Mais
fácil imaginar um país como o nosso, em uma região com uma triste história de
golpes militares e ditaduras, temer uma intervenção militar do que os Estados
Unidos. Mas vivemos em tempos tão estranhos que a insistência do presidente
Donald Trump em não reconhecer a derrota na eleição presidencial para Joe Biden
está levando os americanos a uma situação nunca vista, a de temer um golpe para
Trump continuar no poder.
A
disputa não vai apenas pelo lado da Justiça, onde se decidem os embates
político-eleitorais nos Estados Unidos, mas também no campo militar. A demissão
do Secretário de Defesa Mark Esper, e a nomeação de assessores leais no
Pentágono trouxeram para a cena política um temor que não combina com a
tradição democrática americana, mas com a atuação política de Donald Trump, que
não gosta dos limites que as instituições democráticas impõem ao presidente da
República.
A
demonstração de desapreço pela liturgia democrática não deve passar disso, uma
arrogância sem resposta institucional favorável. Protagonista de memes nas
redes sociais que o transformam em bobo da corte, não no rei que gostaria de
ser, Trump vai se deteriorando pessoalmente, mas também a maior democracia do
mundo sofre com seus arroubos.
O
fato de o país continuar seu cotidiano sem grandes alterações pode ser uma
demonstração, mais adiante, de que a democracia tem meios de neutralizar as
bazófias de Trump sem torná-las uma ameaça real. Aqui no Brasil, à custa de
crises e ameaças à democracia, conseguimos controlar o nosso Trump tupiniquim.
Bolsonaro
ensaiou passos agigantados em direção a um golpe militar, fomentou um ambiente
tensionado contra os outros poderes da República, o Congresso e o Supremo
Tribunal Federal (STF), mas foi obrigado a recuar. Não teve apoio dos
militares, nem conseguiu uma mobilização popular que o pusesse em condições de
desafiar as instituições.
Os
inquéritos das “fake news” e sobre a tentativa de desmoralizar o Supremo e o
Congresso para subjuga-los, acabaram acuando o nosso aprendiz de feiticeiro, e
a prisão do famigerado Queiroz teve o dom de convencê-lo de que a cadeia era
uma possibilidade real. Nos Estados Unidos, Donald Trump foi alvo de um
processo de impeachment que acabou bloqueado no Senado de maioria republicana.
Aqui, Bolsonaro tem dezenas de pedidos de impeachment guardados na gaveta do
presidente da Câmara, deputado Rodrigo Maia.
Já
houve clima político para tal decisão drástica, agora já não há mais.

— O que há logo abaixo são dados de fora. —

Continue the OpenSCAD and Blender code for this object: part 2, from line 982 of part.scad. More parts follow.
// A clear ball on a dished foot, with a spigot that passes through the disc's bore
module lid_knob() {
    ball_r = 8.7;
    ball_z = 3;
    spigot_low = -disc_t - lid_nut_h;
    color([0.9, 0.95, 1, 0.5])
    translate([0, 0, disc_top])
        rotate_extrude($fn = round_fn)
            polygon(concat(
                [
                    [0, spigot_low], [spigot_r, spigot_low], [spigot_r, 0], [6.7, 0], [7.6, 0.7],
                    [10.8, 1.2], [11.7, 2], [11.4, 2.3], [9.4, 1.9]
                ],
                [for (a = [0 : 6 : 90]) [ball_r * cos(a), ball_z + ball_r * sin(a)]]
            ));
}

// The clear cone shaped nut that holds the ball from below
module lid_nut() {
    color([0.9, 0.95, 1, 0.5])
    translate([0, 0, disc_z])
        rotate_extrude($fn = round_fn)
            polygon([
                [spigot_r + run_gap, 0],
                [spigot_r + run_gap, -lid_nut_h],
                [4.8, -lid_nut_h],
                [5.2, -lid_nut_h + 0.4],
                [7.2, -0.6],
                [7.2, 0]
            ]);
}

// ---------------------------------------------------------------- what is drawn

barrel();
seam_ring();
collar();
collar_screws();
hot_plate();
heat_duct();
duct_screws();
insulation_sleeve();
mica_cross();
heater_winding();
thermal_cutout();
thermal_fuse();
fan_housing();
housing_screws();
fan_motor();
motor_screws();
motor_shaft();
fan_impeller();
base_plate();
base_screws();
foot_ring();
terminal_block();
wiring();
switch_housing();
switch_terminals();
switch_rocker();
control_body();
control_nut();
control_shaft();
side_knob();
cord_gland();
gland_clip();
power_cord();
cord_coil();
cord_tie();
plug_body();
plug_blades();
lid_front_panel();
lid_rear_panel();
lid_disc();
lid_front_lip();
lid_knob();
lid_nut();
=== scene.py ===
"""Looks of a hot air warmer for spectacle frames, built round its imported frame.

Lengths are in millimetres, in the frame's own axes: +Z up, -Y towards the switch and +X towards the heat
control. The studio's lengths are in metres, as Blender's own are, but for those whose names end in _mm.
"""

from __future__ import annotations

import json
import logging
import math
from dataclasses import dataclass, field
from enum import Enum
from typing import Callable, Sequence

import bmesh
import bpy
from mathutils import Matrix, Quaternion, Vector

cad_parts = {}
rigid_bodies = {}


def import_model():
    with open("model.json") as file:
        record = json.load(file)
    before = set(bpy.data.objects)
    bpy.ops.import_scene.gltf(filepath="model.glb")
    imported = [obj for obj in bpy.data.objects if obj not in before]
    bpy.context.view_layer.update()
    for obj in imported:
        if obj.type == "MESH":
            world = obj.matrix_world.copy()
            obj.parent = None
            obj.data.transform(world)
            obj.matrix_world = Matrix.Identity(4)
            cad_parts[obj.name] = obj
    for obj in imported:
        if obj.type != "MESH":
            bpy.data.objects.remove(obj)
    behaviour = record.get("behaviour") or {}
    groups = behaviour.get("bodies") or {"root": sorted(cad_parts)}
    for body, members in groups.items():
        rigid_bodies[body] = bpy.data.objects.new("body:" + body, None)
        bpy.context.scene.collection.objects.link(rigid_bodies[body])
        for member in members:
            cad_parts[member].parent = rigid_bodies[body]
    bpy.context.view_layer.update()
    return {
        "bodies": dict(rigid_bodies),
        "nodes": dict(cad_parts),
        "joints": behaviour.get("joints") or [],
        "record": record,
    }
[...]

Apoiado
pelo Centrão, o presidente Bolsonaro já não precisa temer um processo político,
mas parece inevitável que venha a ter problemas políticos-policiais em relação
a seus filhos, já que o presidente da República não pode ser processado no
cargo, a não ser por fatos que tenham a ver diretamente com seu mandato.
As
“rachadinhas” nos gabinetes dos filhos na Assembléia Legislativa do Rio, na
Câmara de Vereadores e na Câmara dos Deputados estão sendo investigadas, e cada
vez mais as apurações levam a desvendar uma armação financeira que fez da
família Bolsonaro beneficiária de remunerações ilegais. Assim como Trump, cuja
resistência maior em deixar a Casa Branca tem a ver com os problemas judiciais
que vai enfrentar nos seus negócios particulares ao perder a imunidade
presidencial, também Bolsonaro e os filhos têm contas a prestar com a Justiça.
Em
meio a mais uma onda de protestos contra a postura de Bolsonaro diante da
pandemia, que poderia resultar teoricamente em um processo de crime de
responsabilidade, uma voz experiente se levanta para apoiar a cautela com que
Rodrigo Maia vem tratando o assunto.
O
ex-presidente Fernando Henrique Cardoso classificou como “um desastre” a
comemoração de Bolsonaro após a interrupção dos testes da vacina que o
Instituto Butantan está realizando com a CoronaVac chinesa. Mas receitou
“paciência histórica” para aguentar Bolsonaro no governo por mais dois anos, e
derrotá-lo nas urnas, como aconteceu com Trump nos Estados Unidos.